• Exercise brief:
Extract the complete data exactly as given.

• Data lines:
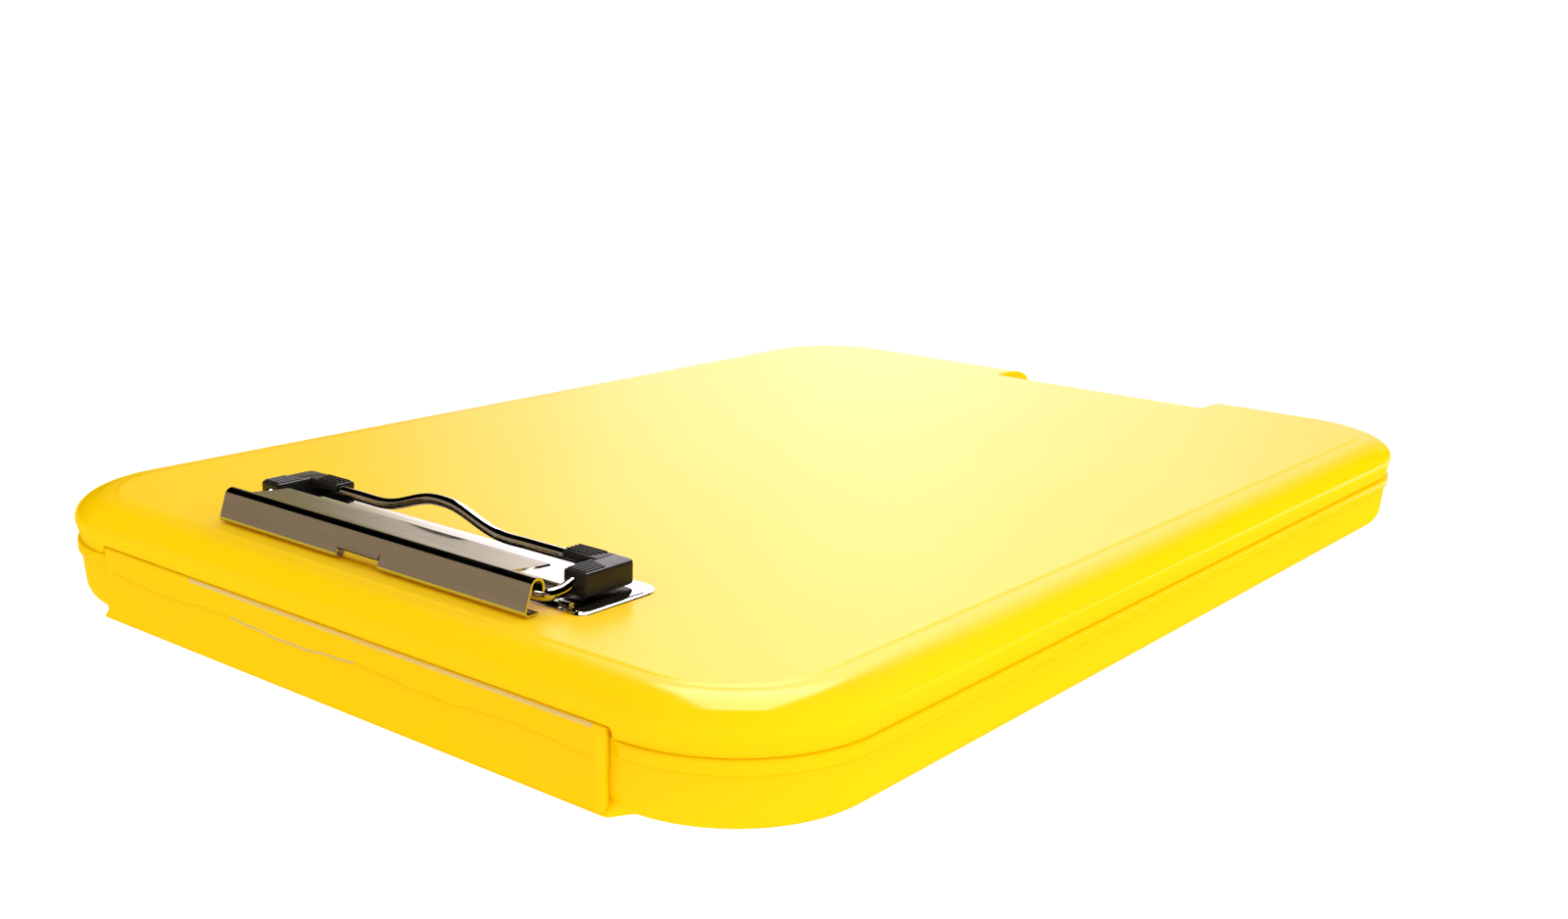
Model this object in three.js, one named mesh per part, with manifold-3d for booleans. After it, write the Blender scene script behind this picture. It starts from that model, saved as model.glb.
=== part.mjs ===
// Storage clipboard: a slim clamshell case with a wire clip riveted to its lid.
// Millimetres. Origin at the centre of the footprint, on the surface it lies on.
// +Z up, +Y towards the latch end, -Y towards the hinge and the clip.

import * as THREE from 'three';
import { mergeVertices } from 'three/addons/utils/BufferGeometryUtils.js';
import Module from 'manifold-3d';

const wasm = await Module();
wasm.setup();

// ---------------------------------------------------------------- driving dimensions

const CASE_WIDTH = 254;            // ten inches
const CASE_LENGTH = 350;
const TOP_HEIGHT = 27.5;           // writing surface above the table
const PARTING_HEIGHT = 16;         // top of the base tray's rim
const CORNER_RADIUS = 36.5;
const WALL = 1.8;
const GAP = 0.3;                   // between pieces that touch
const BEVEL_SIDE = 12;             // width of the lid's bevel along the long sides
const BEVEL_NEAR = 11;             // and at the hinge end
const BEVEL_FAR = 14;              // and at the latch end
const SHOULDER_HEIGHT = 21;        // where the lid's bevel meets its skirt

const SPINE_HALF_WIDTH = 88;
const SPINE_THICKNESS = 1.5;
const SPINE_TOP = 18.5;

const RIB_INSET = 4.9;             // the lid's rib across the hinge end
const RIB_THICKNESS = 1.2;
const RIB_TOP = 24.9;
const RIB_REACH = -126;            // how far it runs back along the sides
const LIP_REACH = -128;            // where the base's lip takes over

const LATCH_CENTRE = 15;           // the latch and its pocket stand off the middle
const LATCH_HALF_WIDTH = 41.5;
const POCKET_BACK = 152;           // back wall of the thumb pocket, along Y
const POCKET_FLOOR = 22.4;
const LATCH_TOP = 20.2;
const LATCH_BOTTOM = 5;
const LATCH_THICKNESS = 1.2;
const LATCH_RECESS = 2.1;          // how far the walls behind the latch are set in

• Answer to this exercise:
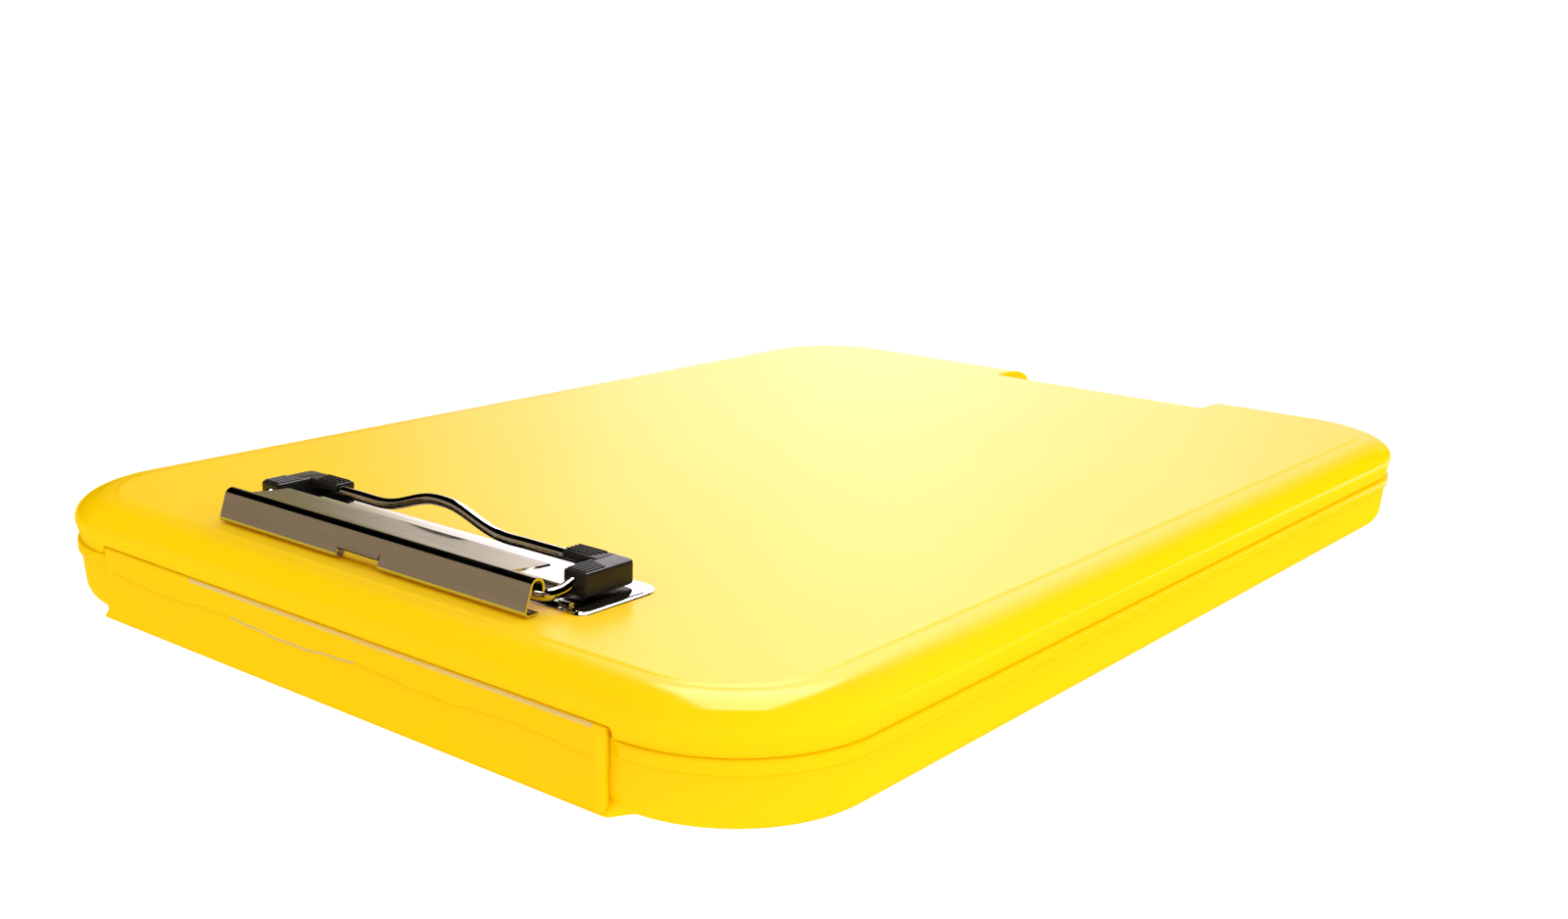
Model this object in three.js, one named mesh per part, with manifold-3d for booleans. After it, write the Blender scene script behind this picture. It starts from that model, saved as model.glb.
=== part.mjs ===
// Storage clipboard: a slim clamshell case with a wire clip riveted to its lid.
// Millimetres. Origin at the centre of the footprint, on the surface it lies on.
// +Z up, +Y towards the latch end, -Y towards the hinge and the clip.

import * as THREE from 'three';
import { mergeVertices } from 'three/addons/utils/BufferGeometryUtils.js';
import Module from 'manifold-3d';

const wasm = await Module();
wasm.setup();

// ---------------------------------------------------------------- driving dimensions

const CASE_WIDTH = 254;            // ten inches
const CASE_LENGTH = 350;
const TOP_HEIGHT = 27.5;           // writing surface above the table
const PARTING_HEIGHT = 16;         // top of the base tray's rim
const CORNER_RADIUS = 36.5;
const WALL = 1.8;
const GAP = 0.3;                   // between pieces that touch
const BEVEL_SIDE = 12;             // width of the lid's bevel along the long sides
const BEVEL_NEAR = 11;             // and at the hinge end
const BEVEL_FAR = 14;              // and at the latch end
const SHOULDER_HEIGHT = 21;        // where the lid's bevel meets its skirt

const SPINE_HALF_WIDTH = 88;
const SPINE_THICKNESS = 1.5;
const SPINE_TOP = 18.5;

const RIB_INSET = 4.9;             // the lid's rib across the hinge end
const RIB_THICKNESS = 1.2;
const RIB_TOP = 24.9;
const RIB_REACH = -126;            // how far it runs back along the sides
const LIP_REACH = -128;            // where the base's lip takes over

const LATCH_CENTRE = 15;           // the latch and its pocket stand off the middle
const LATCH_HALF_WIDTH = 41.5;
const POCKET_BACK = 152;           // back wall of the thumb pocket, along Y
const POCKET_FLOOR = 22.4;
const LATCH_TOP = 20.2;
const LATCH_BOTTOM = 5;
const LATCH_THICKNESS = 1.2;
const LATCH_RECESS = 2.1;          // how far the walls behind the latch are set in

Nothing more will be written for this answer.